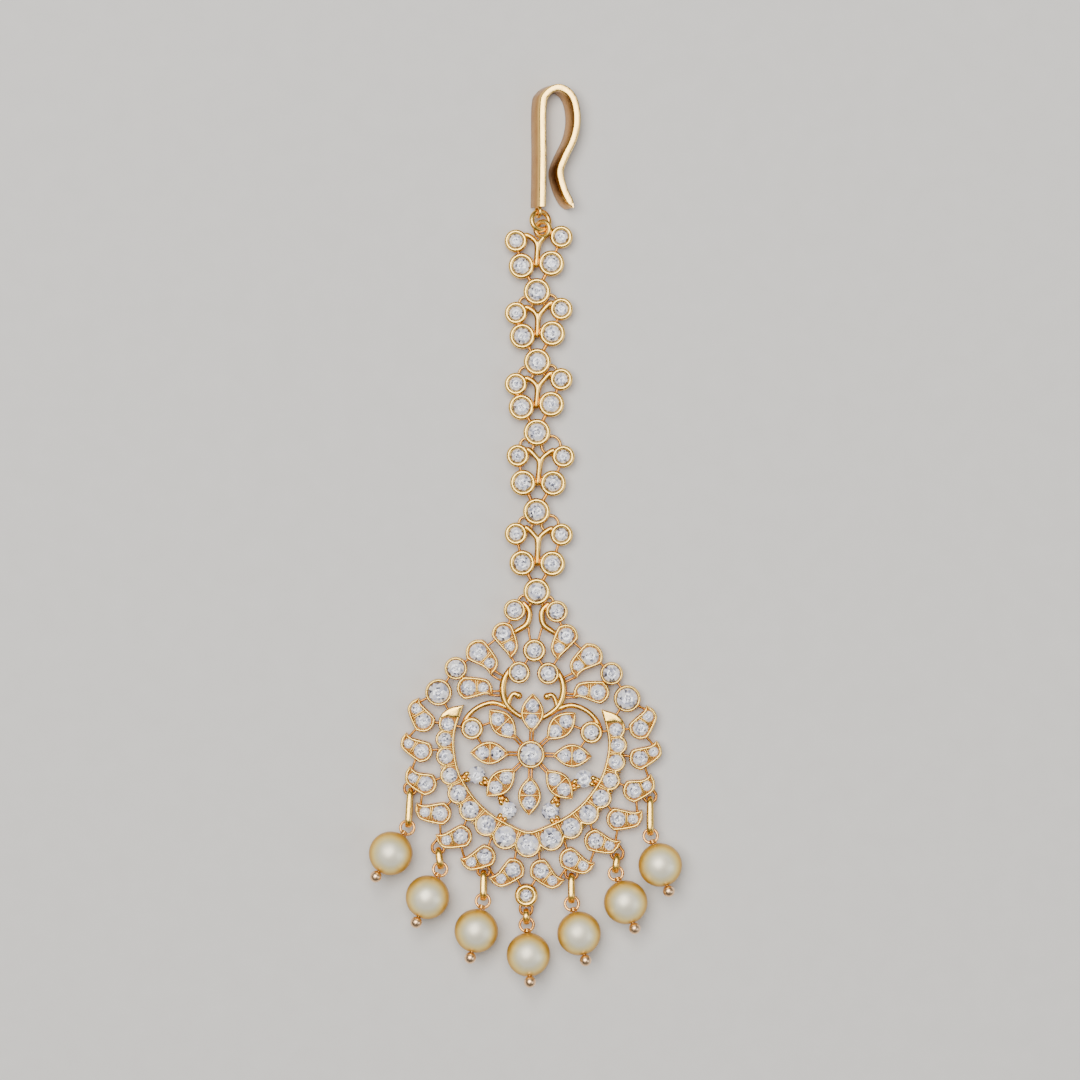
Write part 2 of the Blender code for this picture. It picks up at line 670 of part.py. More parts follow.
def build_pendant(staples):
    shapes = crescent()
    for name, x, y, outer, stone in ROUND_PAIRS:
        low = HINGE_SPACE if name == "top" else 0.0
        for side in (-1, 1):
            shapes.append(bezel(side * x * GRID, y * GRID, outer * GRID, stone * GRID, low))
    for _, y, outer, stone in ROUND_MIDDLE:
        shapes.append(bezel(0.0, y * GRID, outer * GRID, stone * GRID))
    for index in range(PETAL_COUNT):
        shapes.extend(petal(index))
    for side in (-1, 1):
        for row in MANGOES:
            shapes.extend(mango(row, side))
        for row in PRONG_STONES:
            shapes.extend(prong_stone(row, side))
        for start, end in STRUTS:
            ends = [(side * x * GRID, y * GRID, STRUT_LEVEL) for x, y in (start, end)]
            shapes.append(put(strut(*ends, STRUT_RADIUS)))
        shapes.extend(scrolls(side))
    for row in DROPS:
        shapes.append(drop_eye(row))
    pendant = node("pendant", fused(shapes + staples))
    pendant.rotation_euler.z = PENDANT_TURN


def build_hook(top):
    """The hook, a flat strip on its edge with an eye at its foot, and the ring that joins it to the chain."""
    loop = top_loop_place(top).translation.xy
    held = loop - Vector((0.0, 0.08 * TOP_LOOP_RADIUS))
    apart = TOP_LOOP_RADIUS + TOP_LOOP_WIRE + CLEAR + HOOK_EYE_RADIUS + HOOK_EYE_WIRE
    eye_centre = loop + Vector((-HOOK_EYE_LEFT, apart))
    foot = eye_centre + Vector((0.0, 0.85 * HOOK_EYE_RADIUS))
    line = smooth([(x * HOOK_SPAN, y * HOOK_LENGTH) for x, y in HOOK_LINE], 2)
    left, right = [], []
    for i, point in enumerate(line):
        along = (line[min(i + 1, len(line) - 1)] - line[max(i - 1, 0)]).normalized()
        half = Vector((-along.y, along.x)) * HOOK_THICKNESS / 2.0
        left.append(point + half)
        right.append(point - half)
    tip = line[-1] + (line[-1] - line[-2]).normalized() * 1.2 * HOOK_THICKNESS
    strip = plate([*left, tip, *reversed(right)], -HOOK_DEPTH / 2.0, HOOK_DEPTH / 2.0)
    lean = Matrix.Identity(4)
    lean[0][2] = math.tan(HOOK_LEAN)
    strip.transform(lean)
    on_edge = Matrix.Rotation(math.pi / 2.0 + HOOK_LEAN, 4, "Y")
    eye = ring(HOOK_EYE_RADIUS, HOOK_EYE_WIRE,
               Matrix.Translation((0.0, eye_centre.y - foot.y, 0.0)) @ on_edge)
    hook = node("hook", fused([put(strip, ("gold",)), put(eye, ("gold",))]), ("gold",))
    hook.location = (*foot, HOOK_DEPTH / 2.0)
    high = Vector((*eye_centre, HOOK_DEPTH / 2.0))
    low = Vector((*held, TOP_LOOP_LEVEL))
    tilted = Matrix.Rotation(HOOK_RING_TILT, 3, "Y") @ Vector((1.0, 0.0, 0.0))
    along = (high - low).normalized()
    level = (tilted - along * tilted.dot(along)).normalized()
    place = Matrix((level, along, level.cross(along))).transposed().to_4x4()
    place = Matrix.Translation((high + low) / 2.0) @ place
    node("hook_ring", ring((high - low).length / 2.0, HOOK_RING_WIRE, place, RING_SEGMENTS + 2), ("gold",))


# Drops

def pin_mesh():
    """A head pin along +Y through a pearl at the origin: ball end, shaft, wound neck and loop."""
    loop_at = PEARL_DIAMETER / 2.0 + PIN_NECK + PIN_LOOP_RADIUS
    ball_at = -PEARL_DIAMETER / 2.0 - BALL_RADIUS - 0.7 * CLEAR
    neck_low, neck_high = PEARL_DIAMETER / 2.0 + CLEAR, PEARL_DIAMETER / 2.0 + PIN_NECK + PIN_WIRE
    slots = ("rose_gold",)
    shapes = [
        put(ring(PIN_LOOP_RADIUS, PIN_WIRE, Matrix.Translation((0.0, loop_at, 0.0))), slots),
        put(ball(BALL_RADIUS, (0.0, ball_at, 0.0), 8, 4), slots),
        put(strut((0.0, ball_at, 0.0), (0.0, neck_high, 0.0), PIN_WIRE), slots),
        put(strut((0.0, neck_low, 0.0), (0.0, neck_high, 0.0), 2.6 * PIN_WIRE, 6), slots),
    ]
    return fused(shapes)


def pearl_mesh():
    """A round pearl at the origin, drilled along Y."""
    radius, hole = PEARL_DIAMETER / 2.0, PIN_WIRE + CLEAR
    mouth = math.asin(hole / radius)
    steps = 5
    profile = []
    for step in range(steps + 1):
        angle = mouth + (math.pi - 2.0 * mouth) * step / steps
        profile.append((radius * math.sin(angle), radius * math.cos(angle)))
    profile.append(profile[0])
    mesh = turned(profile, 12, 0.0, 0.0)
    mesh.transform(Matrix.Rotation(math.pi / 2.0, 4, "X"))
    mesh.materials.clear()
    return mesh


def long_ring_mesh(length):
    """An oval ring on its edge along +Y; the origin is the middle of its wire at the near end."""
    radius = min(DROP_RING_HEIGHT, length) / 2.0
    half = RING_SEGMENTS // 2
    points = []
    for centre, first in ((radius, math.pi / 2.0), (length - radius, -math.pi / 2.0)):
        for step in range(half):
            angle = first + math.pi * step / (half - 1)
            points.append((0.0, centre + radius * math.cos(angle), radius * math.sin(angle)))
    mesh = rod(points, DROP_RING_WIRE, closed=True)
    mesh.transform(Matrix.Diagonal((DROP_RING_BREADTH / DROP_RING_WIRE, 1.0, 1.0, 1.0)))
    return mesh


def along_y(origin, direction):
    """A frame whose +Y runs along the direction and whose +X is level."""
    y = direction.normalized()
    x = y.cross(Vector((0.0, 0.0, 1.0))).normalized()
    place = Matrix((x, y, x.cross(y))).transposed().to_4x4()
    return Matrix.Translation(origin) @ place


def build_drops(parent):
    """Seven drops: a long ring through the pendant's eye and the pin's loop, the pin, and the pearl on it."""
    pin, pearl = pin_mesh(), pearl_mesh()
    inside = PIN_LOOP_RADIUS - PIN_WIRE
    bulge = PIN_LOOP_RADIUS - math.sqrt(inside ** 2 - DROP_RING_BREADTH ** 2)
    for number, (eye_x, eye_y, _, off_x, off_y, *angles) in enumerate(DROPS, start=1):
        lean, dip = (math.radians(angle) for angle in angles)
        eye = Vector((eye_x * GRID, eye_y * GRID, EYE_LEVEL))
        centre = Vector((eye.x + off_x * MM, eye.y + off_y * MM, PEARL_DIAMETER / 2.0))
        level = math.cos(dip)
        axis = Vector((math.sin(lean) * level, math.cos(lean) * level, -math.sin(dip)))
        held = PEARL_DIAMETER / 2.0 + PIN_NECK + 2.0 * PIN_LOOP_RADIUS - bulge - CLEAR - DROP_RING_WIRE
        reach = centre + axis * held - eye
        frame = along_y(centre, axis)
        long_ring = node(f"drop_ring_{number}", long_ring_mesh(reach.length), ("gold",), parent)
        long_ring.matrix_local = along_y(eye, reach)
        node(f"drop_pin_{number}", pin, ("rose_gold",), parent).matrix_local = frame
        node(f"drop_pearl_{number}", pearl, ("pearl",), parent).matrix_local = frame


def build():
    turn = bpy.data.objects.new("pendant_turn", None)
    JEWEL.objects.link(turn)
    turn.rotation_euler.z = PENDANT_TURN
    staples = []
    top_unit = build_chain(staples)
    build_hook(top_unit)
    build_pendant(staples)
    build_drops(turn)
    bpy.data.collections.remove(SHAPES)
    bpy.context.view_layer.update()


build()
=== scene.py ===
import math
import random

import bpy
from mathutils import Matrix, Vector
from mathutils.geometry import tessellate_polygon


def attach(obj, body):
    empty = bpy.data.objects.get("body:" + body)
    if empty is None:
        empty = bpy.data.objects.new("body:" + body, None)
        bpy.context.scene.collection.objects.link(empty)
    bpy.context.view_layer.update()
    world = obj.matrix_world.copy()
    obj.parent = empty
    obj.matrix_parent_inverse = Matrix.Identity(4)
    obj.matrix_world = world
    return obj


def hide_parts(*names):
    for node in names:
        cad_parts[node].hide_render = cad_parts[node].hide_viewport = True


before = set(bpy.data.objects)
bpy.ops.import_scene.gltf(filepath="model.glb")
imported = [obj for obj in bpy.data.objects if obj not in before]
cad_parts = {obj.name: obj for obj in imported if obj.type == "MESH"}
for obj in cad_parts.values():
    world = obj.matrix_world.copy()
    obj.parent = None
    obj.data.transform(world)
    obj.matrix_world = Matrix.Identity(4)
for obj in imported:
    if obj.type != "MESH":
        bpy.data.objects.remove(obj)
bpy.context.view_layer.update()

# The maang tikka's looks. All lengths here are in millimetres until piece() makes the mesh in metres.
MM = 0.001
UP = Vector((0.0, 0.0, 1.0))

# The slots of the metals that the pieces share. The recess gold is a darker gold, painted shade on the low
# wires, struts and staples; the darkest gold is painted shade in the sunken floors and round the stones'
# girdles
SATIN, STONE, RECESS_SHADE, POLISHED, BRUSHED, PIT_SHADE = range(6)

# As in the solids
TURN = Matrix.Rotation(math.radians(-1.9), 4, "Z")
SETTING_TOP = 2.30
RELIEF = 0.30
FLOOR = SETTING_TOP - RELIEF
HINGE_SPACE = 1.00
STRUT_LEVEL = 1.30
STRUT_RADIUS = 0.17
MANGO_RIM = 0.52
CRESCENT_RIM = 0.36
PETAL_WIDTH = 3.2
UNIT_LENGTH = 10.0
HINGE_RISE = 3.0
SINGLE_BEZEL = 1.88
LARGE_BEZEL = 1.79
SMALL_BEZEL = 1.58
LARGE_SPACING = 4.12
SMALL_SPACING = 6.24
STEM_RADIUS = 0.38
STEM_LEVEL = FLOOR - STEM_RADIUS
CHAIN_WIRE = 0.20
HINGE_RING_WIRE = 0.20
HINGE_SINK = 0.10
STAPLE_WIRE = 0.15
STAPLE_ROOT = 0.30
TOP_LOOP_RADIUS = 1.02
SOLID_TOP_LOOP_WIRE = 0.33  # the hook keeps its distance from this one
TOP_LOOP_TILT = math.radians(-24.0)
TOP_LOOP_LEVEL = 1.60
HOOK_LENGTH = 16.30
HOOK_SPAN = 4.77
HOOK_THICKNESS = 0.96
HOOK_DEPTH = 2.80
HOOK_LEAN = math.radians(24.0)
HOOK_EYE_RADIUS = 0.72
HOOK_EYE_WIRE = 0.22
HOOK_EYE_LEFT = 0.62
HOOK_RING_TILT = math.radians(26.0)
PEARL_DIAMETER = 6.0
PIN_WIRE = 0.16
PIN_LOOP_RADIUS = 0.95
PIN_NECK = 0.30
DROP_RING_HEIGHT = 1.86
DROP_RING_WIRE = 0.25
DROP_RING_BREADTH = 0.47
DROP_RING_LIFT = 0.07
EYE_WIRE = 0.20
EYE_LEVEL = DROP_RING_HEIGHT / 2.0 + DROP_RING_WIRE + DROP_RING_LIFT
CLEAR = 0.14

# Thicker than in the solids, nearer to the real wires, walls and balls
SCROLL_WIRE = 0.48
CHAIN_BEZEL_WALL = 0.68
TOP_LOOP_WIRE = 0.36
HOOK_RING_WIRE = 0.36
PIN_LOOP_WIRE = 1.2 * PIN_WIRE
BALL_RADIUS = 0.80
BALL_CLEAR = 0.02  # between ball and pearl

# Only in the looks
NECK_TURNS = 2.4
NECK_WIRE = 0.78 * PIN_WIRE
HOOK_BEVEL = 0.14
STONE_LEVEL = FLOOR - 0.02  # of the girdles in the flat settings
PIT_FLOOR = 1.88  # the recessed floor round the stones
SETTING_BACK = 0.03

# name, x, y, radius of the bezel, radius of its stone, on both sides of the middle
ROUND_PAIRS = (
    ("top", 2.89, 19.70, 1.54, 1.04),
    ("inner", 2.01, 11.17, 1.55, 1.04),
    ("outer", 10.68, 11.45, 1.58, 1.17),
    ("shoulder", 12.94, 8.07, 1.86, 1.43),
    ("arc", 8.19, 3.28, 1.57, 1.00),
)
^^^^
> Aim of the exercise:
Produce the lines from the top of the listing through the "pendant.rotation_euler.z = PENDANT_TURN" line exactly as they appear, with no additional output.

> Final result:
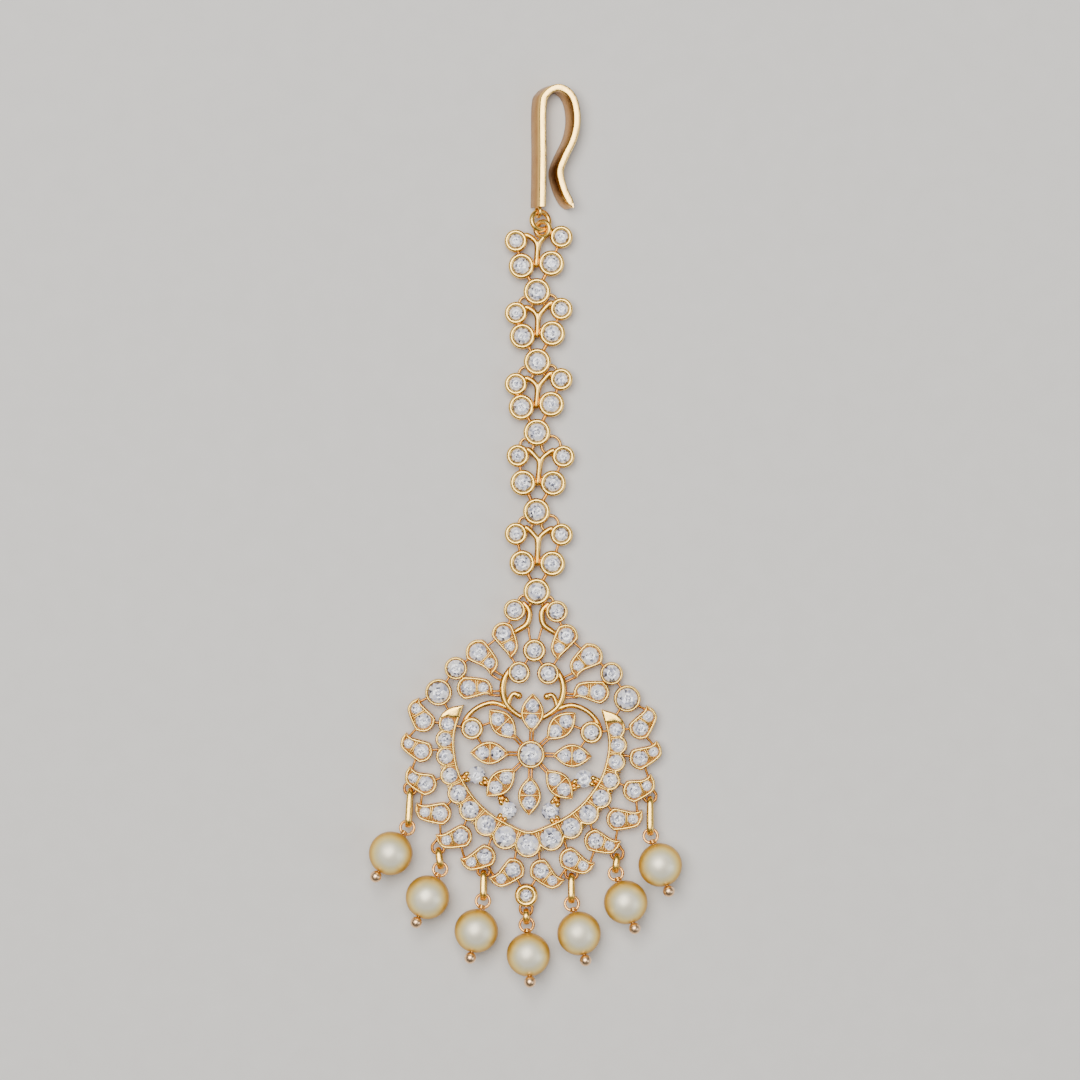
Write part 2 of the Blender code for this picture. It picks up at line 670 of part.py. More parts follow.
def build_pendant(staples):
    shapes = crescent()
    for name, x, y, outer, stone in ROUND_PAIRS:
        low = HINGE_SPACE if name == "top" else 0.0
        for side in (-1, 1):
            shapes.append(bezel(side * x * GRID, y * GRID, outer * GRID, stone * GRID, low))
    for _, y, outer, stone in ROUND_MIDDLE:
        shapes.append(bezel(0.0, y * GRID, outer * GRID, stone * GRID))
    for index in range(PETAL_COUNT):
        shapes.extend(petal(index))
    for side in (-1, 1):
        for row in MANGOES:
            shapes.extend(mango(row, side))
        for row in PRONG_STONES:
            shapes.extend(prong_stone(row, side))
        for start, end in STRUTS:
            ends = [(side * x * GRID, y * GRID, STRUT_LEVEL) for x, y in (start, end)]
            shapes.append(put(strut(*ends, STRUT_RADIUS)))
        shapes.extend(scrolls(side))
    for row in DROPS:
        shapes.append(drop_eye(row))
    pendant = node("pendant", fused(shapes + staples))
    pendant.rotation_euler.z = PENDANT_TURN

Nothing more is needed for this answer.